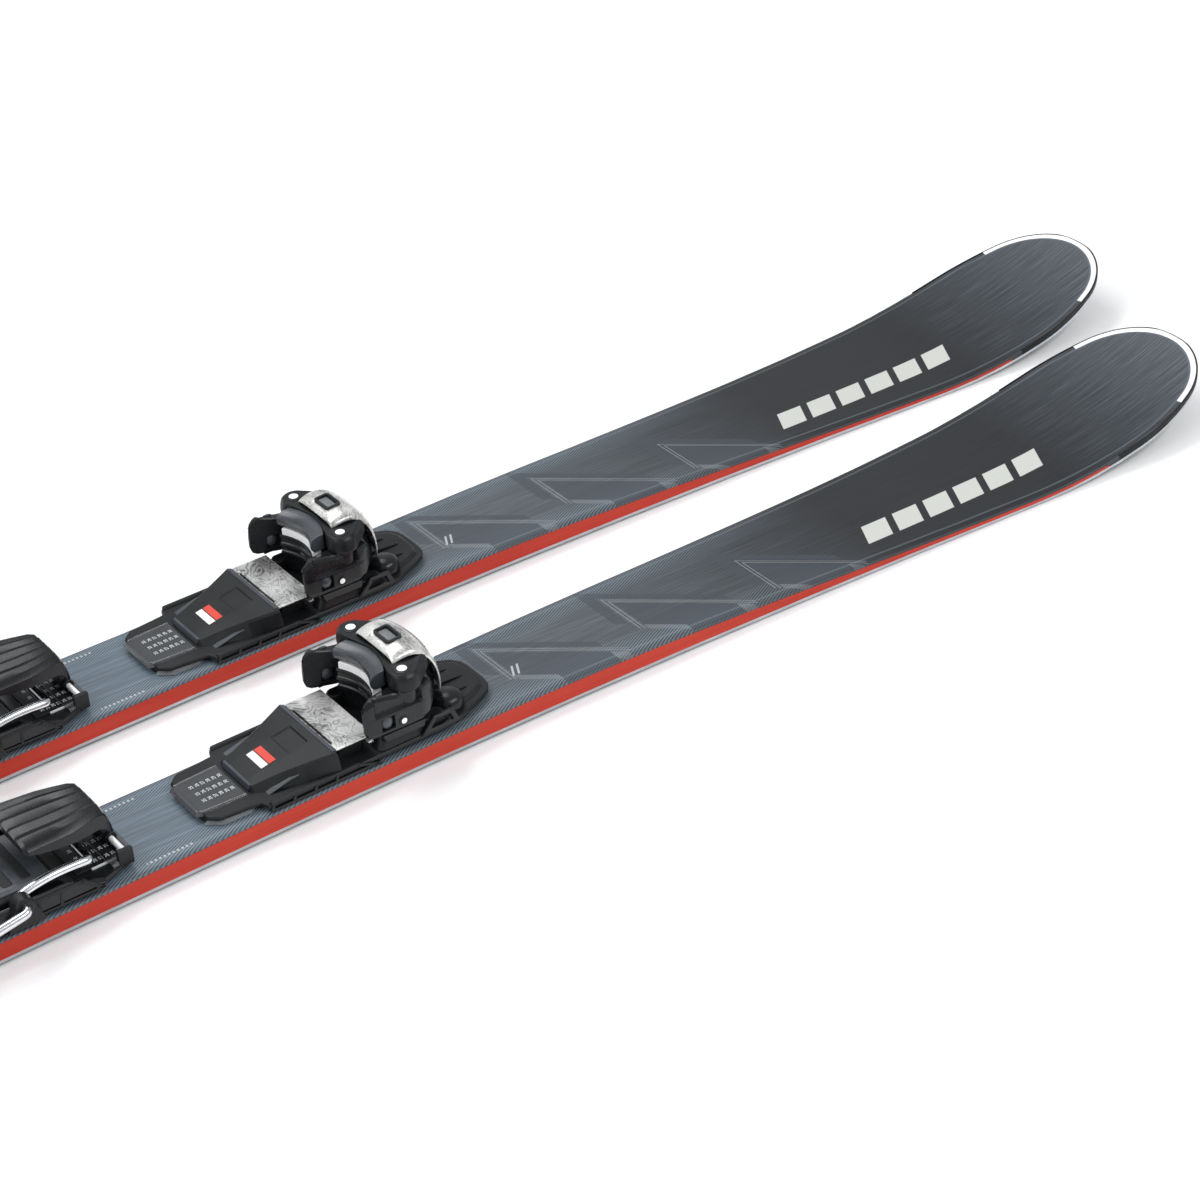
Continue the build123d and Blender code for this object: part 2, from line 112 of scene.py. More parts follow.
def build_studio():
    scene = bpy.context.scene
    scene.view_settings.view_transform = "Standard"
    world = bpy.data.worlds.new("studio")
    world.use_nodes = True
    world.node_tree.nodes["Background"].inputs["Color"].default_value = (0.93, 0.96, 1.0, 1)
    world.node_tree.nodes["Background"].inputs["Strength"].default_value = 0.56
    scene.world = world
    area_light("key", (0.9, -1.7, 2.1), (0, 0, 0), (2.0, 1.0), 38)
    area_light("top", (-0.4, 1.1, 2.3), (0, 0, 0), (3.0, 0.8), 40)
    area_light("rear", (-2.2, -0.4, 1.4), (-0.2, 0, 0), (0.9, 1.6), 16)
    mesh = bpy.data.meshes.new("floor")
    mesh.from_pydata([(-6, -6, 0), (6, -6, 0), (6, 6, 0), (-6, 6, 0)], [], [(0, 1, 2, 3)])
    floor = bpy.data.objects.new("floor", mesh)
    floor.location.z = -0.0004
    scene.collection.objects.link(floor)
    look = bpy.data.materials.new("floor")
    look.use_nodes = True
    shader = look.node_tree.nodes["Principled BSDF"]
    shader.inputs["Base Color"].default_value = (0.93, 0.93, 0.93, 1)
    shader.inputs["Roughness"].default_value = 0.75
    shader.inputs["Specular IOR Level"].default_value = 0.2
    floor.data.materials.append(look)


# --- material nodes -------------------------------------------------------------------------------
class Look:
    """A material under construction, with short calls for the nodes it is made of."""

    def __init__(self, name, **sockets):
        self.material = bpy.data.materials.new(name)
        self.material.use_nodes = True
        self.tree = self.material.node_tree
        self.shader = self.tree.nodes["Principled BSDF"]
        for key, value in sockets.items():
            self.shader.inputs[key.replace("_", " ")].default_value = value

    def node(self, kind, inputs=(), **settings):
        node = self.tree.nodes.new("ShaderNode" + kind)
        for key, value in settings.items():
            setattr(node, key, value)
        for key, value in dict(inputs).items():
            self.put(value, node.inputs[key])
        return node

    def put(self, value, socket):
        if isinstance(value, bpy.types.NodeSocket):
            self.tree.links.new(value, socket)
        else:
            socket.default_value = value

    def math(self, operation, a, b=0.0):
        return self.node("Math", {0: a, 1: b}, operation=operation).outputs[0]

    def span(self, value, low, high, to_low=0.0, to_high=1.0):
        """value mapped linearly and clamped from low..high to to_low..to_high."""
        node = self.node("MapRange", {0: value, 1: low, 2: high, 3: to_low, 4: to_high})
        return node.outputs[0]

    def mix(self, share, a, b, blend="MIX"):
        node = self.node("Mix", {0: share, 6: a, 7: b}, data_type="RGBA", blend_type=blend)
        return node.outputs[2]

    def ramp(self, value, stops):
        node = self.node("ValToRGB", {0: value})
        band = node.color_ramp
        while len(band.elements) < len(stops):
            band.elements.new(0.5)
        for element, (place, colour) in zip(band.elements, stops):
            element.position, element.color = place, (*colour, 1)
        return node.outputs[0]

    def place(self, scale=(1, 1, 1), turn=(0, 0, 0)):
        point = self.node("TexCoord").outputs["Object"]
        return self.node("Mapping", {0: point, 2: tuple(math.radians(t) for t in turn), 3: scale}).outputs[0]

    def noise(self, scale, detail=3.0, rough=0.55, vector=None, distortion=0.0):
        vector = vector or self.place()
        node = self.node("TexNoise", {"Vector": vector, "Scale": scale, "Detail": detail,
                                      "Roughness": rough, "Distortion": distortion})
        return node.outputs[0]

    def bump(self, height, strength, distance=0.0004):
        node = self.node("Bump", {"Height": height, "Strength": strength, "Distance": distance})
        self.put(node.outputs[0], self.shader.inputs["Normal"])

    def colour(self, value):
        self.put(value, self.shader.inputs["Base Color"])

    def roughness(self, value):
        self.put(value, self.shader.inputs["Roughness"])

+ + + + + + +

**Exercise prompt**.
Please set down all the data word for word.

**Written response**.
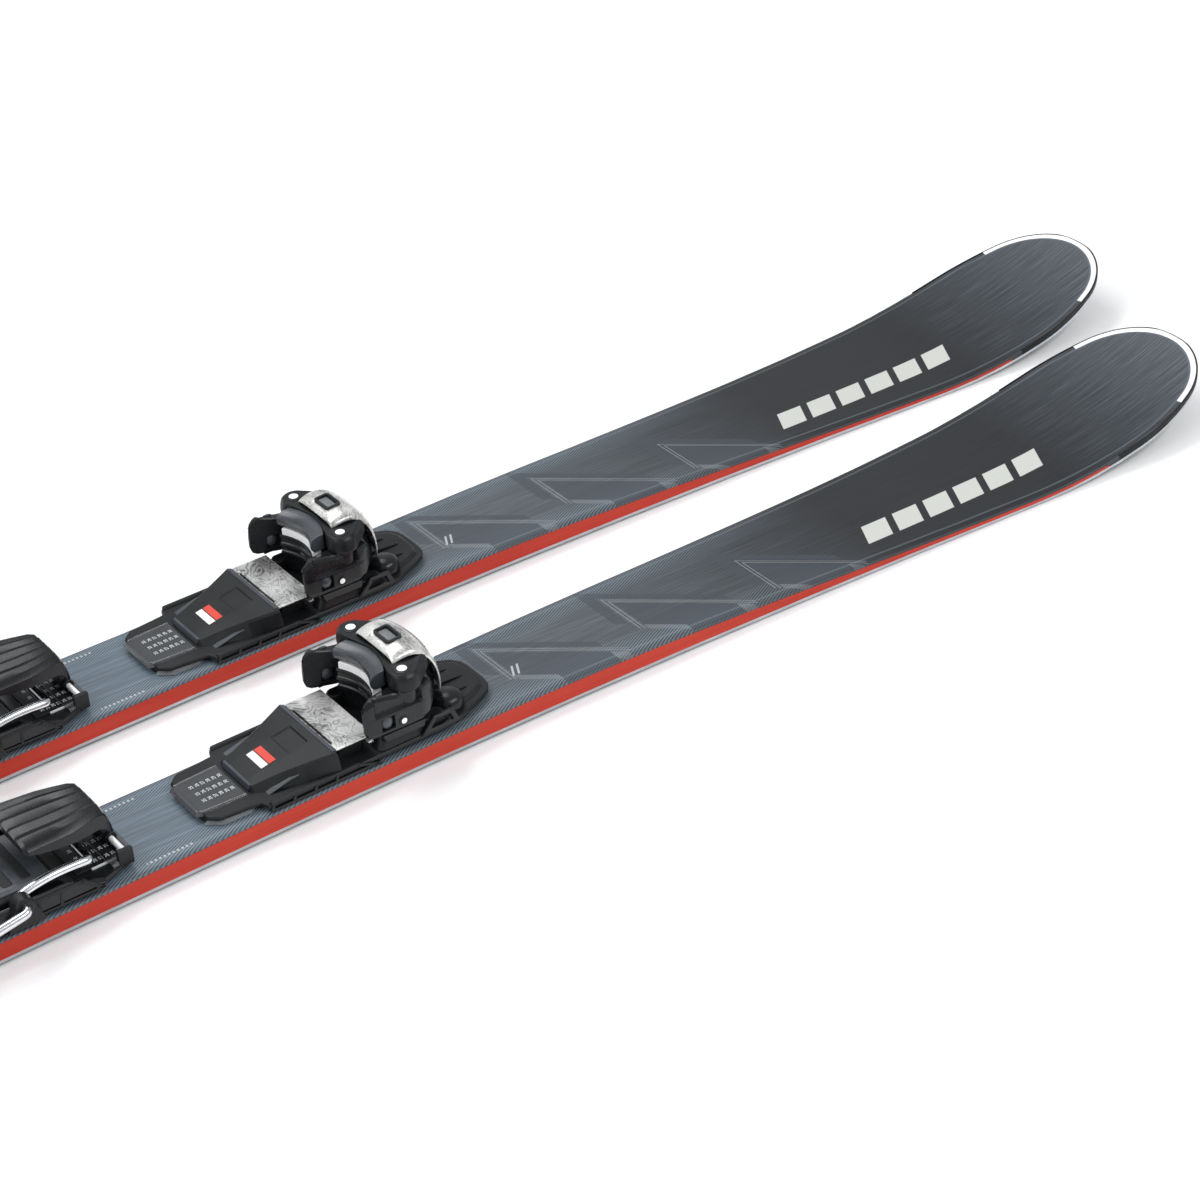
Continue the build123d and Blender code for this object: part 2, from line 112 of scene.py. More parts follow.
def build_studio():
    scene = bpy.context.scene
    scene.view_settings.view_transform = "Standard"
    world = bpy.data.worlds.new("studio")
    world.use_nodes = True
    world.node_tree.nodes["Background"].inputs["Color"].default_value = (0.93, 0.96, 1.0, 1)
    world.node_tree.nodes["Background"].inputs["Strength"].default_value = 0.56
    scene.world = world
    area_light("key", (0.9, -1.7, 2.1), (0, 0, 0), (2.0, 1.0), 38)
    area_light("top", (-0.4, 1.1, 2.3), (0, 0, 0), (3.0, 0.8), 40)
    area_light("rear", (-2.2, -0.4, 1.4), (-0.2, 0, 0), (0.9, 1.6), 16)
    mesh = bpy.data.meshes.new("floor")
    mesh.from_pydata([(-6, -6, 0), (6, -6, 0), (6, 6, 0), (-6, 6, 0)], [], [(0, 1, 2, 3)])
    floor = bpy.data.objects.new("floor", mesh)
    floor.location.z = -0.0004
    scene.collection.objects.link(floor)
    look = bpy.data.materials.new("floor")
    look.use_nodes = True
    shader = look.node_tree.nodes["Principled BSDF"]
    shader.inputs["Base Color"].default_value = (0.93, 0.93, 0.93, 1)
    shader.inputs["Roughness"].default_value = 0.75
    shader.inputs["Specular IOR Level"].default_value = 0.2
    floor.data.materials.append(look)


# --- material nodes -------------------------------------------------------------------------------
class Look:
    """A material under construction, with short calls for the nodes it is made of."""

    def __init__(self, name, **sockets):
        self.material = bpy.data.materials.new(name)
        self.material.use_nodes = True
        self.tree = self.material.node_tree
        self.shader = self.tree.nodes["Principled BSDF"]
        for key, value in sockets.items():
            self.shader.inputs[key.replace("_", " ")].default_value = value

    def node(self, kind, inputs=(), **settings):
        node = self.tree.nodes.new("ShaderNode" + kind)
        for key, value in settings.items():
            setattr(node, key, value)
        for key, value in dict(inputs).items():
            self.put(value, node.inputs[key])
        return node

    def put(self, value, socket):
        if isinstance(value, bpy.types.NodeSocket):
            self.tree.links.new(value, socket)
        else:
            socket.default_value = value

    def math(self, operation, a, b=0.0):
        return self.node("Math", {0: a, 1: b}, operation=operation).outputs[0]

    def span(self, value, low, high, to_low=0.0, to_high=1.0):
        """value mapped linearly and clamped from low..high to to_low..to_high."""
        node = self.node("MapRange", {0: value, 1: low, 2: high, 3: to_low, 4: to_high})
        return node.outputs[0]

    def mix(self, share, a, b, blend="MIX"):
        node = self.node("Mix", {0: share, 6: a, 7: b}, data_type="RGBA", blend_type=blend)
        return node.outputs[2]

    def ramp(self, value, stops):
        node = self.node("ValToRGB", {0: value})
        band = node.color_ramp
        while len(band.elements) < len(stops):
            band.elements.new(0.5)
        for element, (place, colour) in zip(band.elements, stops):
            element.position, element.color = place, (*colour, 1)
        return node.outputs[0]

    def place(self, scale=(1, 1, 1), turn=(0, 0, 0)):
        point = self.node("TexCoord").outputs["Object"]
        return self.node("Mapping", {0: point, 2: tuple(math.radians(t) for t in turn), 3: scale}).outputs[0]

    def noise(self, scale, detail=3.0, rough=0.55, vector=None, distortion=0.0):
        vector = vector or self.place()
        node = self.node("TexNoise", {"Vector": vector, "Scale": scale, "Detail": detail,
                                      "Roughness": rough, "Distortion": distortion})
        return node.outputs[0]

    def bump(self, height, strength, distance=0.0004):
        node = self.node("Bump", {"Height": height, "Strength": strength, "Distance": distance})
        self.put(node.outputs[0], self.shader.inputs["Normal"])

    def colour(self, value):
        self.put(value, self.shader.inputs["Base Color"])

    def roughness(self, value):
        self.put(value, self.shader.inputs["Roughness"])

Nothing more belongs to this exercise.